* start Source excerpt *

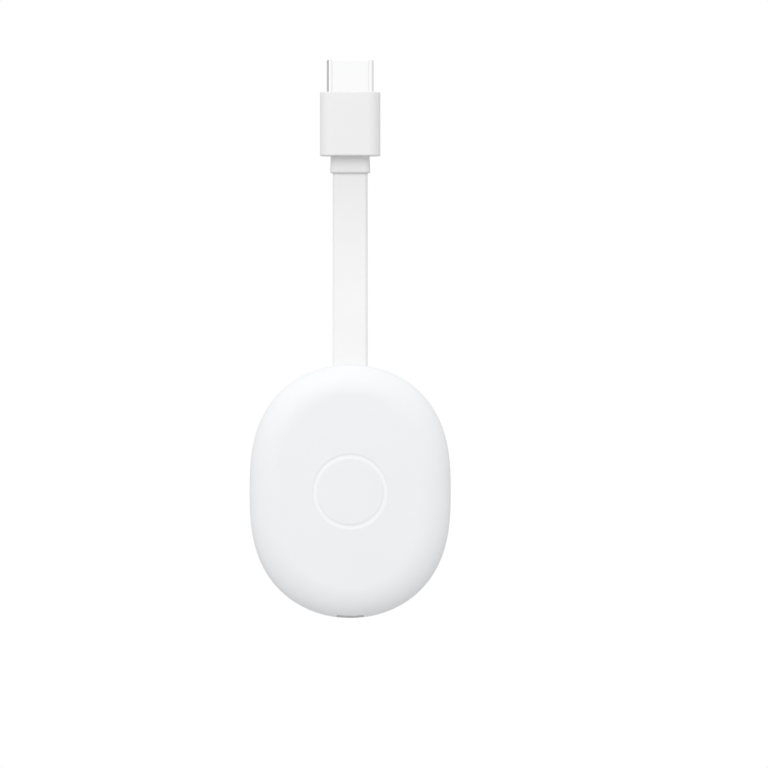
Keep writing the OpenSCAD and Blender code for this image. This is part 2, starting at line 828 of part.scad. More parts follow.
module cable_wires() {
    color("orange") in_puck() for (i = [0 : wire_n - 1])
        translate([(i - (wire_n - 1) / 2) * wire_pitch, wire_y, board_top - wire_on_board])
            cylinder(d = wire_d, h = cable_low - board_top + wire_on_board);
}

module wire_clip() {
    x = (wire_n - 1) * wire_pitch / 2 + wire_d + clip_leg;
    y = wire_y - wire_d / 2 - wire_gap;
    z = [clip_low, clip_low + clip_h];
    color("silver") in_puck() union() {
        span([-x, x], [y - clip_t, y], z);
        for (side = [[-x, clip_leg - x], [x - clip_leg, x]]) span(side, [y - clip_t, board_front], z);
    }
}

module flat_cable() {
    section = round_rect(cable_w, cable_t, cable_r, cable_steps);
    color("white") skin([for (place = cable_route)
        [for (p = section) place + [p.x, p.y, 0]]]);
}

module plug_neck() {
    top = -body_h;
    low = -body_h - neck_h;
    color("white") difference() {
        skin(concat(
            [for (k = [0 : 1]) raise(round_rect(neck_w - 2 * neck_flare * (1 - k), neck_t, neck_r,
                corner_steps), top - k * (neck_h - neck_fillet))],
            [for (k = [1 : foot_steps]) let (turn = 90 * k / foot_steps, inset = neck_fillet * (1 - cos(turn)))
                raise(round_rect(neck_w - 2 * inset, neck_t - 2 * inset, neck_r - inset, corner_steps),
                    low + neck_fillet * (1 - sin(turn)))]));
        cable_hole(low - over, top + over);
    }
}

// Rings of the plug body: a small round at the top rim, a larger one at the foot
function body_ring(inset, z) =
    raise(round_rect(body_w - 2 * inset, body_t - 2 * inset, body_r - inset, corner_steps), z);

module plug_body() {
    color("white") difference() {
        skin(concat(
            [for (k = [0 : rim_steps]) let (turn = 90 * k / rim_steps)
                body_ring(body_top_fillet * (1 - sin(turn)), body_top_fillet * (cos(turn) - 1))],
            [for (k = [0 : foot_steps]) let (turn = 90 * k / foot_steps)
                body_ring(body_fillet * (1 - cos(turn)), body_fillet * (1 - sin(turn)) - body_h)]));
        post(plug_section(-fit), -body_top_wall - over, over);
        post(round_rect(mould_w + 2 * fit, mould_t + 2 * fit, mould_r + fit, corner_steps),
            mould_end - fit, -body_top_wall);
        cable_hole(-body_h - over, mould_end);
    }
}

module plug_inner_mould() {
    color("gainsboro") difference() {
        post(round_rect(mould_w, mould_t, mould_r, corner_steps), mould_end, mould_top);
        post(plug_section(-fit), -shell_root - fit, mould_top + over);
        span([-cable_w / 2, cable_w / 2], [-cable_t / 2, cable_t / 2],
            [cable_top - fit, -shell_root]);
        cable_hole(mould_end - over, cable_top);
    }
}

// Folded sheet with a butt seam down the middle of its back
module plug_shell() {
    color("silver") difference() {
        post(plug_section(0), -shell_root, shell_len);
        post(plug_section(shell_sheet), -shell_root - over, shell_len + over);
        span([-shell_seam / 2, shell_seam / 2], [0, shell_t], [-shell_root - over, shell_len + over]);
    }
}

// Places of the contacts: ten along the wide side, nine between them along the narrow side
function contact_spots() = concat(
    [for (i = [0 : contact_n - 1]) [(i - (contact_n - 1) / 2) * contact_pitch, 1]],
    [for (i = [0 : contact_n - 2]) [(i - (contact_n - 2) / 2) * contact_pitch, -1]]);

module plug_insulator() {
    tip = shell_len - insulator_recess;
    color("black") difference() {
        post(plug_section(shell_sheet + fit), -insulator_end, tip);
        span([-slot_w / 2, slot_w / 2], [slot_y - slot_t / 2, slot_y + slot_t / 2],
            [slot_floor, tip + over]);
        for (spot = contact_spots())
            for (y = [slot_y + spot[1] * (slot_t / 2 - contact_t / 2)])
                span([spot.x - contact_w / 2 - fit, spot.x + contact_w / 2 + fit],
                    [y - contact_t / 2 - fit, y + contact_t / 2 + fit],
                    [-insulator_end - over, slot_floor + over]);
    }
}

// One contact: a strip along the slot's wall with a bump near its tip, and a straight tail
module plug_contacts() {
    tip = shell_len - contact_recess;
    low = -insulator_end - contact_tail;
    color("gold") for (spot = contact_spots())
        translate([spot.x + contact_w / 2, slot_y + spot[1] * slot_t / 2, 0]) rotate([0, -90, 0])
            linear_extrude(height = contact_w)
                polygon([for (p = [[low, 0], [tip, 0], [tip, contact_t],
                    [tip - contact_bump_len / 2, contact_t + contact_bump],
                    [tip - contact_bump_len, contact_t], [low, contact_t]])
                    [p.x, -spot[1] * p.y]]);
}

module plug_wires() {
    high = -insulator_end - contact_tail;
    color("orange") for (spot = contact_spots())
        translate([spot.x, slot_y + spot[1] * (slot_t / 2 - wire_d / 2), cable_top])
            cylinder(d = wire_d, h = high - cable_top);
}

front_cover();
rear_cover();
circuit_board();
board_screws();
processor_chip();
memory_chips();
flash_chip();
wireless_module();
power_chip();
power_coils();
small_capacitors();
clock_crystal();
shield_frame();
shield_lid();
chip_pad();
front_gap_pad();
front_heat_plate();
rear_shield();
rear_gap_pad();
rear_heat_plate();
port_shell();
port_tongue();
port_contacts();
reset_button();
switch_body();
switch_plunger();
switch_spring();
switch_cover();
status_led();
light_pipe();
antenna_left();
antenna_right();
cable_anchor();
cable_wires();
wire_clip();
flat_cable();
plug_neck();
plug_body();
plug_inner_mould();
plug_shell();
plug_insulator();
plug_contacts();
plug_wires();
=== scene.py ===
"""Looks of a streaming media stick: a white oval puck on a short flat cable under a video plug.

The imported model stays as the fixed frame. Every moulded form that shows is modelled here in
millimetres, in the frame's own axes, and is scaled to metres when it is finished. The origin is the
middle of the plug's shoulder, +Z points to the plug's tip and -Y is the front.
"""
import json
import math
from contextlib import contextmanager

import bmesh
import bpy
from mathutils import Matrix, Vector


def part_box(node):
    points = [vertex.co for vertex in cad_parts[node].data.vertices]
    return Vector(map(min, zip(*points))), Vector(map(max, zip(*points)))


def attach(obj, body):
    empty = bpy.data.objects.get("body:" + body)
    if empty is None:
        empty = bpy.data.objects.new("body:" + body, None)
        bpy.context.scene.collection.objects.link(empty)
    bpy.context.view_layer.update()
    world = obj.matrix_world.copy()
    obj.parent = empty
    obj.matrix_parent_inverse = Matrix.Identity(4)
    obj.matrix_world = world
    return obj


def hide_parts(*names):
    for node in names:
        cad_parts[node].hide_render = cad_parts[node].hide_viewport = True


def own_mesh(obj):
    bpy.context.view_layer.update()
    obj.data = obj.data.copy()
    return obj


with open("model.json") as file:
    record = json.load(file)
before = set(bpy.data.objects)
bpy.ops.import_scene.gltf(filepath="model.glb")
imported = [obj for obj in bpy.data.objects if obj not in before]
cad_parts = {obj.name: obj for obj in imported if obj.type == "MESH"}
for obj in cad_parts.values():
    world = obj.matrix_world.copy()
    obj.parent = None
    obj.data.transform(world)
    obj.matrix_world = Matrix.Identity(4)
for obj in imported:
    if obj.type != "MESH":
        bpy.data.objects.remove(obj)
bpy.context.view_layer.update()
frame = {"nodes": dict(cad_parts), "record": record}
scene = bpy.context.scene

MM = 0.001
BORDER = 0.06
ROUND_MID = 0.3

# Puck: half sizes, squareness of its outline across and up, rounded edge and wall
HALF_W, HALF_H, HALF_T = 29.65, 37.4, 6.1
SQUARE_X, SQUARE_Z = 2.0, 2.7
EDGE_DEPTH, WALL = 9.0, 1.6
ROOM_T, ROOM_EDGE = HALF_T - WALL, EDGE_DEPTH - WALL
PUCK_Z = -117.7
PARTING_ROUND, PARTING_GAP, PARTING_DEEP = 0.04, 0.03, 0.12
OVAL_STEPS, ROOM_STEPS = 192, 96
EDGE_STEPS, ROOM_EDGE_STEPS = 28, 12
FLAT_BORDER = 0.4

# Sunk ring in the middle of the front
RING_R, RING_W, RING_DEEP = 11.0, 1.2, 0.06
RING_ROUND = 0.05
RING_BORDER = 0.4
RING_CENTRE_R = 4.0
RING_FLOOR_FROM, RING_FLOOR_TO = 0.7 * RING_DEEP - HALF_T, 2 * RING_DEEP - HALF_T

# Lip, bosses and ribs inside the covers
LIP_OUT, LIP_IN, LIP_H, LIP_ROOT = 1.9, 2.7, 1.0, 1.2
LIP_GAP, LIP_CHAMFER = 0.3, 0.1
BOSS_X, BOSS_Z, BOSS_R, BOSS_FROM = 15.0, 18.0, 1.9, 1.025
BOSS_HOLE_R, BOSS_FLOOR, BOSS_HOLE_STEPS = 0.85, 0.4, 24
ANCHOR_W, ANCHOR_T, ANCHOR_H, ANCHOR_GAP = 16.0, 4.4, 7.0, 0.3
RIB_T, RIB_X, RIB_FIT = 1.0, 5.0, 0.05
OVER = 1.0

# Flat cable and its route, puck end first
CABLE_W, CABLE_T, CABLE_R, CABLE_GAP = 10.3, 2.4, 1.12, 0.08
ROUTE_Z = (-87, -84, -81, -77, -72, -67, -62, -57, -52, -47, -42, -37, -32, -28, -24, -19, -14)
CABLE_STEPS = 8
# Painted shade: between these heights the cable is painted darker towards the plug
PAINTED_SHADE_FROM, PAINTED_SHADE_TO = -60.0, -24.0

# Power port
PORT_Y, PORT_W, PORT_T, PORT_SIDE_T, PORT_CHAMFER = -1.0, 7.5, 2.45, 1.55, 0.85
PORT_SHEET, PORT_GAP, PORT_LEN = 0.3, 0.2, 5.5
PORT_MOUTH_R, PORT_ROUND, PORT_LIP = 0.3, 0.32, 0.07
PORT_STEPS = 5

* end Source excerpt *

**Instructions to follow:**
Reproduce exactly the lines from the line with "front_cover();" through the line with "from mathutils import Matrix, Vector", both end lines included, and only those lines.

**The solution:**
front_cover();
rear_cover();
circuit_board();
board_screws();
processor_chip();
memory_chips();
flash_chip();
wireless_module();
power_chip();
power_coils();
small_capacitors();
clock_crystal();
shield_frame();
shield_lid();
chip_pad();
front_gap_pad();
front_heat_plate();
rear_shield();
rear_gap_pad();
rear_heat_plate();
port_shell();
port_tongue();
port_contacts();
reset_button();
switch_body();
switch_plunger();
switch_spring();
switch_cover();
status_led();
light_pipe();
antenna_left();
antenna_right();
cable_anchor();
cable_wires();
wire_clip();
flat_cable();
plug_neck();
plug_body();
plug_inner_mould();
plug_shell();
plug_insulator();
plug_contacts();
plug_wires();
=== scene.py ===
"""Looks of a streaming media stick: a white oval puck on a short flat cable under a video plug.

The imported model stays as the fixed frame. Every moulded form that shows is modelled here in
millimetres, in the frame's own axes, and is scaled to metres when it is finished. The origin is the
middle of the plug's shoulder, +Z points to the plug's tip and -Y is the front.
"""
import json
import math
from contextlib import contextmanager

import bmesh
import bpy
from mathutils import Matrix, Vector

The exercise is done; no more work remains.